[Items from a dataset]
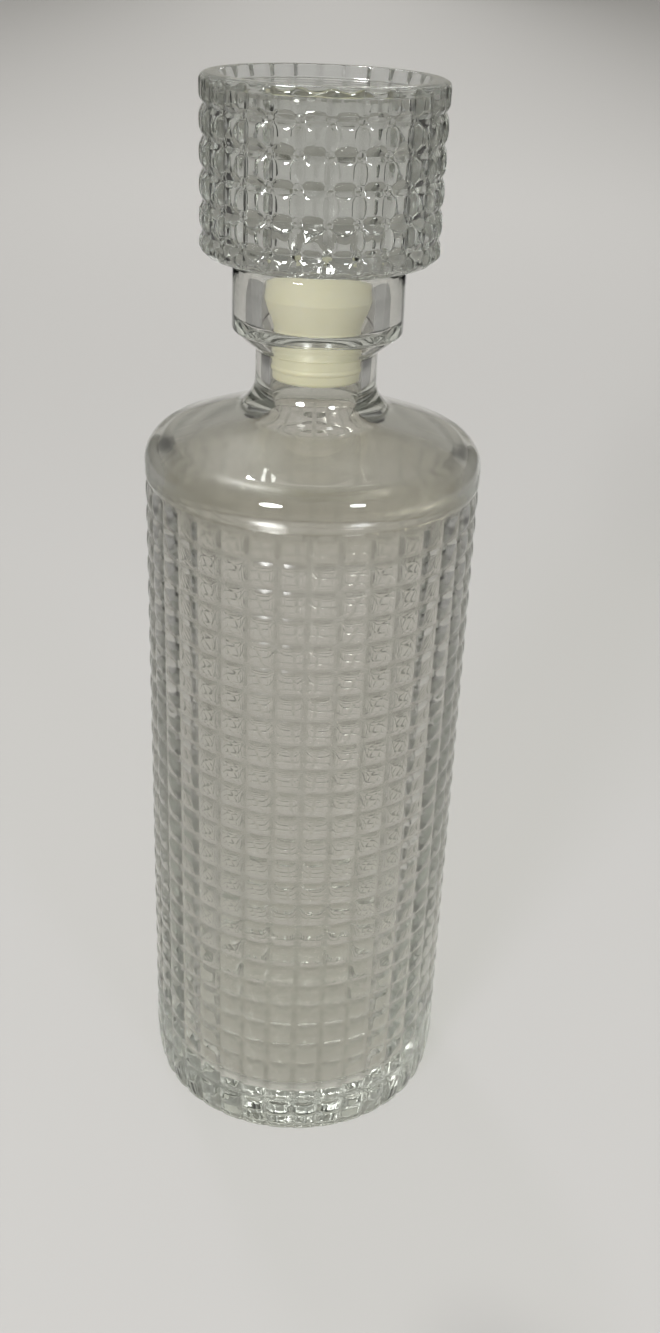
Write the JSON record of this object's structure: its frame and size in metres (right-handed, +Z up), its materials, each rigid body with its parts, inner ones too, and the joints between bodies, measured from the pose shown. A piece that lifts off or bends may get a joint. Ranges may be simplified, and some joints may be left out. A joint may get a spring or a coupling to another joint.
{
  "type": "decanter with stopper",
  "caption": "Round pressed-glass decanter with a waffle relief, short neck and wide collar, closed by a drum-headed glass stopper on a plastic sealing plug.",
  "frame": {"origin": "centre of the face the decanter stands on", "axes": "+Z up along the axis of the bottle, -Y towards the front, +X to the right"},
  "size_m": [0.085, 0.085, 0.2802],
  "materials": {
    "bottle_glass": "clear pressed glass with a faint grey-green cast",
    "sleeve_plastic": "cream-white translucent polyethylene",
    "head_glass": "clear pressed glass, thick and slightly blue-grey"
  },
  "bodies": {
    "bottle_body": {"bottle": "bottle_glass"},
    "plug_body": {"stopper_sleeve": "sleeve_plastic"},
    "head_body": {"stopper_head": "head_glass"}
  },
  "joints": [
    {"name": "stopper_lift", "type": "slide", "parent": "bottle_body", "child": "plug_body", "axis": [0, 0, 1], "range_m": [0, 0.045]},
    {"name": "stopper_twist", "type": "hinge", "parent": "plug_body", "child": "head_body", "pos_m": [0, 0, 0.24], "axis": [0, 0, 1], "continuous": true}
  ]
}
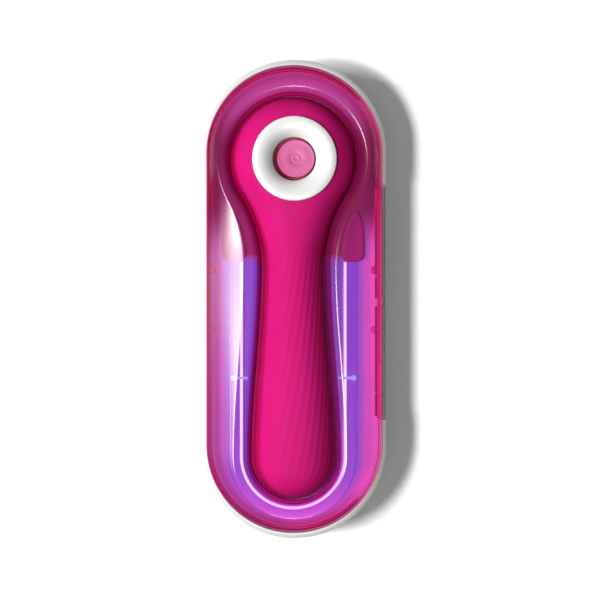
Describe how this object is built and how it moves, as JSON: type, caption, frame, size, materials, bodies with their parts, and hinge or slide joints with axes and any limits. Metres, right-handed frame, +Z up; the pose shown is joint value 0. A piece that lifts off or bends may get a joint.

Set exercise:
Print all of the data exactly as it was given.

Solution to this problem:
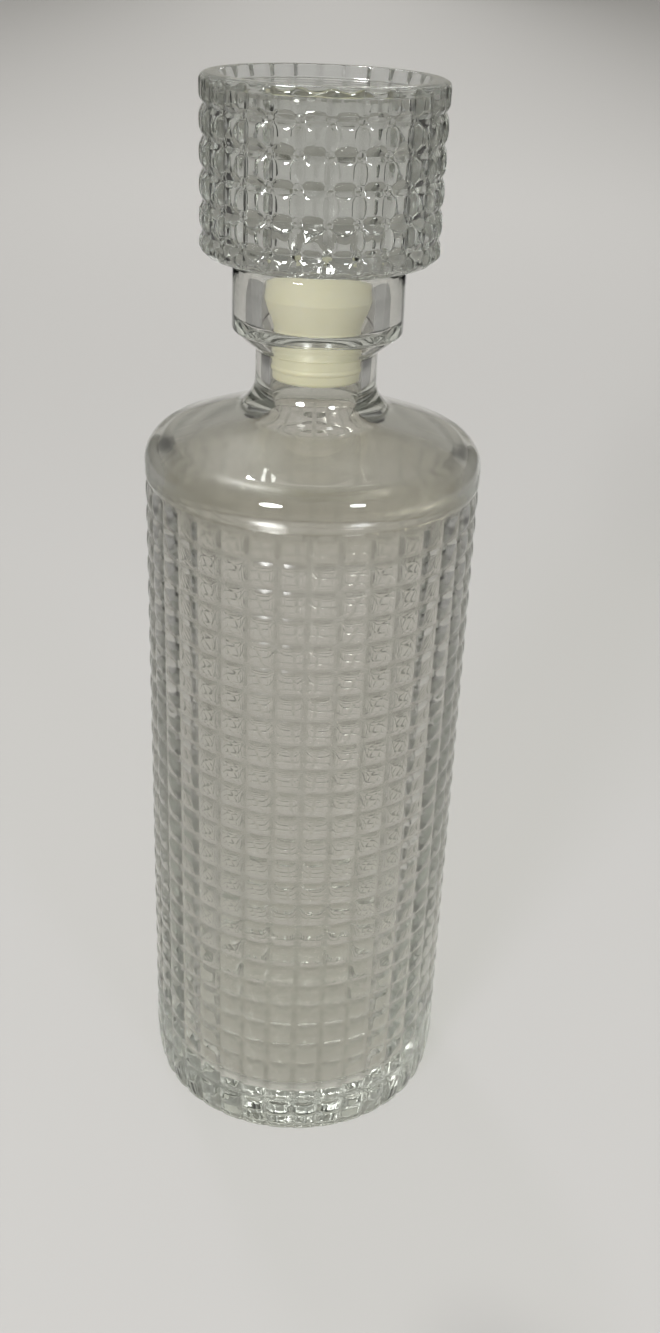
Write the JSON record of this object's structure: its frame and size in metres (right-handed, +Z up), its materials, each rigid body with its parts, inner ones too, and the joints between bodies, measured from the pose shown. A piece that lifts off or bends may get a joint. Ranges may be simplified, and some joints may be left out. A joint may get a spring or a coupling to another joint.
{
  "type": "decanter with stopper",
  "caption": "Round pressed-glass decanter with a waffle relief, short neck and wide collar, closed by a drum-headed glass stopper on a plastic sealing plug.",
  "frame": {"origin": "centre of the face the decanter stands on", "axes": "+Z up along the axis of the bottle, -Y towards the front, +X to the right"},
  "size_m": [0.085, 0.085, 0.2802],
  "materials": {
    "bottle_glass": "clear pressed glass with a faint grey-green cast",
    "sleeve_plastic": "cream-white translucent polyethylene",
    "head_glass": "clear pressed glass, thick and slightly blue-grey"
  },
  "bodies": {
    "bottle_body": {"bottle": "bottle_glass"},
    "plug_body": {"stopper_sleeve": "sleeve_plastic"},
    "head_body": {"stopper_head": "head_glass"}
  },
  "joints": [
    {"name": "stopper_lift", "type": "slide", "parent": "bottle_body", "child": "plug_body", "axis": [0, 0, 1], "range_m": [0, 0.045]},
    {"name": "stopper_twist", "type": "hinge", "parent": "plug_body", "child": "head_body", "pos_m": [0, 0, 0.24], "axis": [0, 0, 1], "continuous": true}
  ]
}
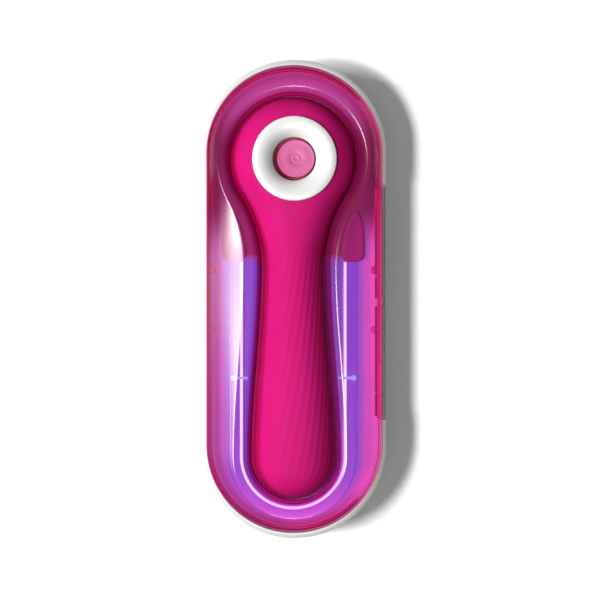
Describe how this object is built and how it moves, as JSON: type, caption, frame, size, materials, bodies with their parts, and hinge or slide joints with axes and any limits. Metres, right-handed frame, +Z up; the pose shown is joint value 0. A piece that lifts off or bends may get a joint.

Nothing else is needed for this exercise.